相手のセリーヌは素晴らしい!の一言。このダンサー、なんだってこうも雰囲気があるんだろう。クラシックやコールの中に入っちゃうとどうってことないのだけれど、モダンやコンテンポラリーで存在感のある役をやらせると、本当に映えるダンサーだ。いまだ生きている振付家が好んで彼女を使いたがるのは当然。妙に長い手足がコケティッシュな動きをして印象的。
今日はね、ヤンヤンがいないだけに作品自体にも集中できる。なじみのプティ作品に比べると、おとなしくてきれいだな。ちょっとバランシンぽい、と言えばいいか。ストーリーもない、どおってことのない作品だけど、20分飽きはしない。ま、見込んでいけば、好きになれるかな。
「ザ・ケイジ」は昨夜とまったく同じディストリビューション。ダンサーたちも同じイメージ。マリ−アニエスは迫力に物を言わせ舞台を支配し、エレはちょっぴり存在感に欠け、ロモリはどうでもいい。問題はない代わりに、説得力が少々足りない。ま、ブリダールとゲランが踊る日を待ちましょう。
「アザー・ダンシーズ」にはうれしい驚きが待っていた。予定では、マニュエルとゲランが踊るはずだったのが、配役表をみると、そこにはなんとニコラの名前が!ほんと?ほんとに!?本当にニコラ???なんてったって当てにならないオペラ座の配役表。疑心暗鬼で幕が開くのを待つ。
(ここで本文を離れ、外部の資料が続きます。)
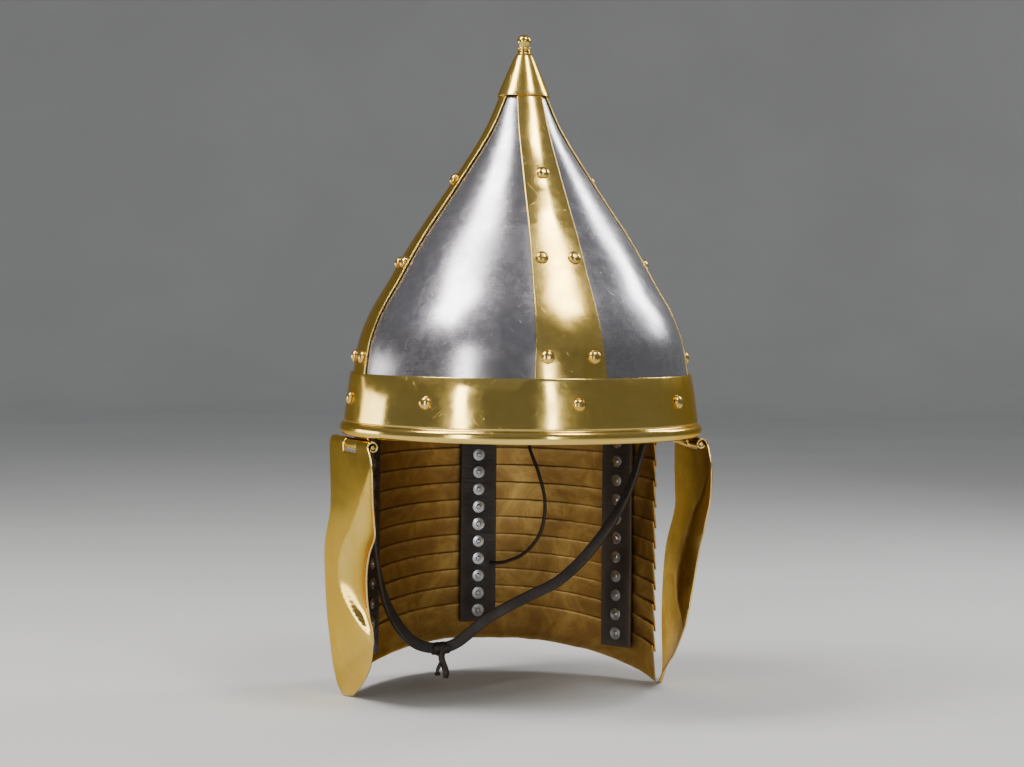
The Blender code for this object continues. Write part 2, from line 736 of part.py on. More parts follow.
def main():
    for item in list(bpy.data.objects):
        bpy.data.objects.remove(item, do_unlink=True)
    collection = bpy.data.collections.new("Helmet")
    cutters = bpy.data.collections.new("Helmet cutters")
    bpy.context.scene.collection.children.link(collection)
    bpy.context.scene.collection.children.link(cutters)

    steel = make_material("Polished steel", (0.55, 0.56, 0.58), 0.28, 1.0)
    brass = make_material("Brass", (0.78, 0.57, 0.22), 0.25, 1.0)
    leather = make_material("Dark leather", (0.035, 0.022, 0.016), 0.62, 0.0)

    build_panels(steel, collection)
    build_bands(brass, collection)
    build_brow_band(brass, collection)
    build_finial(brass, collection)
    build_rivets(brass, collection)
    build_lames(brass, collection)
    build_straps(leather, collection, cutters)
    for name, side in (("left", 1), ("right", -1)):
        build_cheek("cheek_" + name, side, brass, collection)
        build_hinge("hinge_" + name, side, brass, collection, cutters)
    build_cord("chin_strap", CHIN_STRAP_ROUTE, CHIN_STRAP_SPACING, CHIN_STRAP_WIDTH, leather,
               collection)
    build_cord("thong", THONG_ROUTE, THONG_SPACING, THONG_DIAMETER, leather, collection)


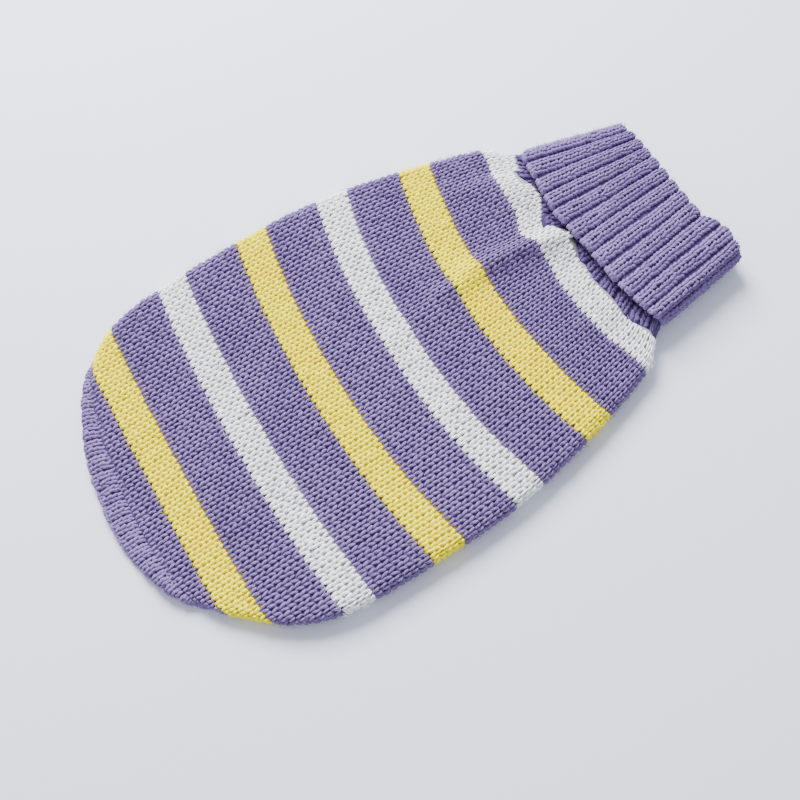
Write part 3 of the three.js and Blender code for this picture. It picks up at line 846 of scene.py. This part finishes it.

ウキャー!ほんとにニコラだー!ブルーのライティングの透明感も美しい舞台にゲランと並んで立つのはニコラ。うわーい!ニコラの「アザー・ダンシーズ」は見られない予定だっただけに、嬉しさ倍増。期待に胸膨らませ、舞台を見つめる。結果から言うと、やっぱりこの作品はマニュエルがいいのかな(笑)。悪くないよもちろん。テクニック的には両者甲乙つけがたい。ただマニュエルの方が、軽やかですばしっこく、切れがあってチャーミングな動きをするのに対して、ニコラは、ダイナミックで迫力がある動き。振り付けと音楽を考えると、どうしてもマニュエルの踊りの方が作品がそもそも持つ雰囲気に合ってるんだ。適材適所、ということで。ゲランの出来は昨夜同様。女王様は、相手が誰であっても動じないのである。
適材適所なのは、「アルレジエンヌ」も同様。デルフィヌを相手にマニュエルが踊るが、こちらは逆に、やっぱり夕べのニコラの方がやっぱりいい。思っていたよりもずっとよかったことは確か。もっともっと“マニュエル・ルグリ”という匂いをプンプンさせるかと心配していたけれど、この間の「コンクール」みたいなひどいことにはならなかった。ファンタスティック!とさえ、言ってもいい。でも、どうしてもマニュエル臭さが気になる。もう仕方ないのかもしれないけどさ、このダンサーは。でも、昨年の「ノートルダム・ドゥ・パリ」で見せてくれたフロロは、完全に“マニュエル・ルグリ”が消えてた。あの感動を知っているだけに、今夜のマニュエルじゃあどんなに素晴らしい技術を見せてくれても物足りない。ニコラが、完全にフレドゥリーになりきったのに対し、マニュエルはあくまでもダンサーなんだ。スタイルがありすぎる、ノーブルすぎる。もっと朴訥で素直な苦悩を見せてほしいなあ。
デルフィヌは完全に準主役になってしまう今夜の「アルレジエンヌ」。カーテンコールでも、デルフィヌを尻目に一人で喝采を受けて立つマニュエルに、なんだか笑ってしまうのでした。
そんなこんなでとりあえず、シーズン初めの二夜が無事に過ぎる。シーズン開始前にすでに、レティティアを筆頭に怪我人続出で、「ラック〜」と重なるこれから先、いったいどうするの?という感じの危ういオペラ座ではあるが、きっと今年もまた、素晴らしい感動をたくさんくれるのでしょう。さて、明日はバスティーユで「ラック〜」の初日です。いとしいカデールを始め、アレッシオにマチュー、セバステャンにエマニュエルと、まあかわいい子たちが続々登場。楽しみだー!